## start Dataset section

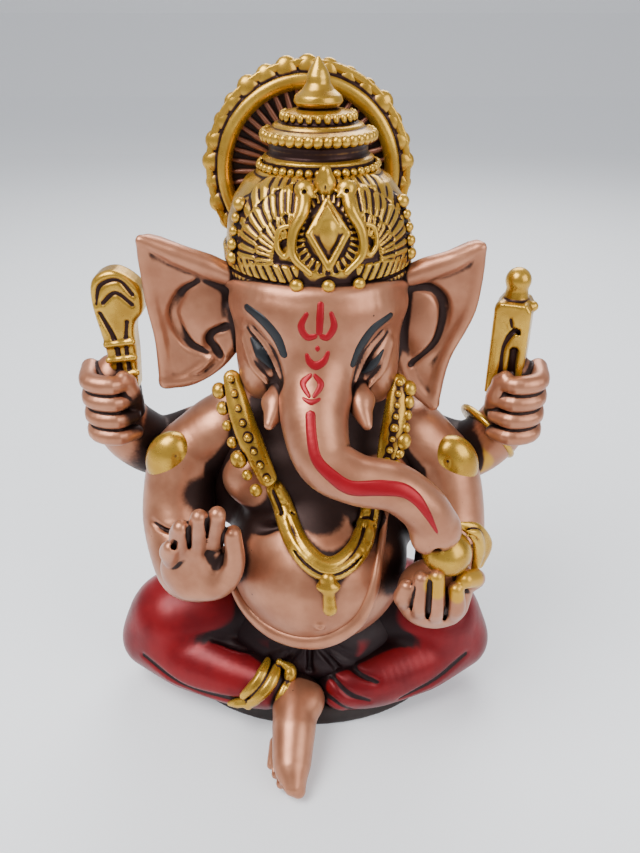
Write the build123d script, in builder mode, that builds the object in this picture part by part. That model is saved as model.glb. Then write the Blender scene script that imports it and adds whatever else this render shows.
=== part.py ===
from build123d import *

import os

# Seated elephant-headed idol with four arms, a high crown and a halo: a small hand-painted resin figure.
# Millimetres. The origin is on the plinth's underside, +Z is up and the face looks along -Y.
# Left and right are the idol's own, so the right hand, which blesses, is on the -X side.
# Each sculpted element is modelled as its own solid, seated face to face on its neighbours.

os.makedirs("parts", exist_ok=True)

# Driving dimensions
total_height = 97.4
plinth_height = 4.5
plinth_length = 46.0
plinth_width = 33.0
centre_x = 1.4  # the head, trunk root and crown stand a little to the idol's left
crown_axis_y = -0.5
crown_foot_z = 71.5
halo_radius = 14.6
halo_centre_z = total_height - halo_radius - 0.4
halo_front_y = 6.4
halo_thickness = 2.4


def stations(route, radii):
    """Planes square to a smooth line through the route, each with the limb's radius there."""
    line = Spline(*route)
    last = len(radii) - 1
    found = []
    for number, radius in enumerate(radii):
        share = number / last
        found.append((Plane(origin=line @ share, z_dir=line % share), radius))
    return found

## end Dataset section

### Required work
Quote the whole listing above, leaving nothing out.

### Result of this task
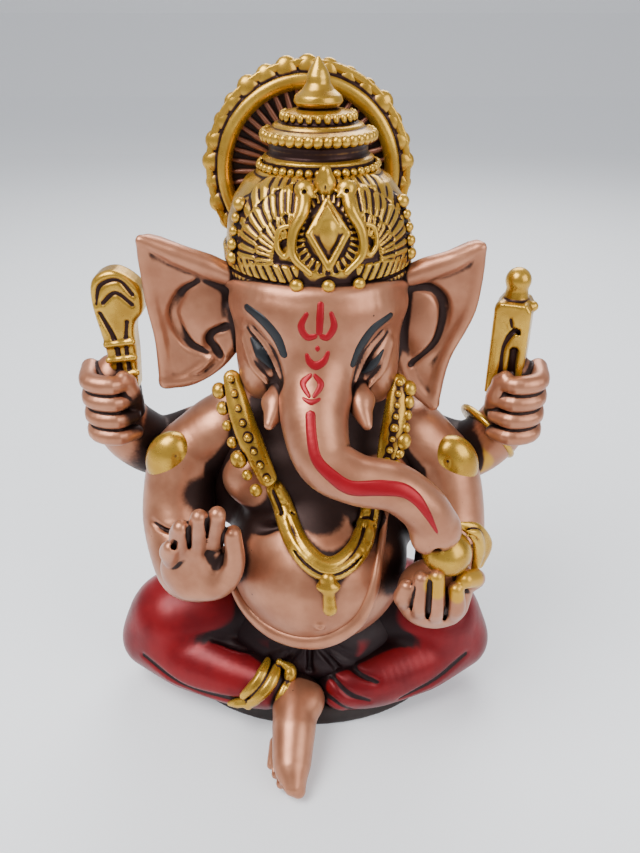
Write the build123d script, in builder mode, that builds the object in this picture part by part. That model is saved as model.glb. Then write the Blender scene script that imports it and adds whatever else this render shows.
=== part.py ===
from build123d import *

import os

# Seated elephant-headed idol with four arms, a high crown and a halo: a small hand-painted resin figure.
# Millimetres. The origin is on the plinth's underside, +Z is up and the face looks along -Y.
# Left and right are the idol's own, so the right hand, which blesses, is on the -X side.
# Each sculpted element is modelled as its own solid, seated face to face on its neighbours.

os.makedirs("parts", exist_ok=True)

# Driving dimensions
total_height = 97.4
plinth_height = 4.5
plinth_length = 46.0
plinth_width = 33.0
centre_x = 1.4  # the head, trunk root and crown stand a little to the idol's left
crown_axis_y = -0.5
crown_foot_z = 71.5
halo_radius = 14.6
halo_centre_z = total_height - halo_radius - 0.4
halo_front_y = 6.4
halo_thickness = 2.4


def stations(route, radii):
    """Planes square to a smooth line through the route, each with the limb's radius there."""
    line = Spline(*route)
    last = len(radii) - 1
    found = []
    for number, radius in enumerate(radii):
        share = number / last
        found.append((Plane(origin=line @ share, z_dir=line % share), radius))
    return found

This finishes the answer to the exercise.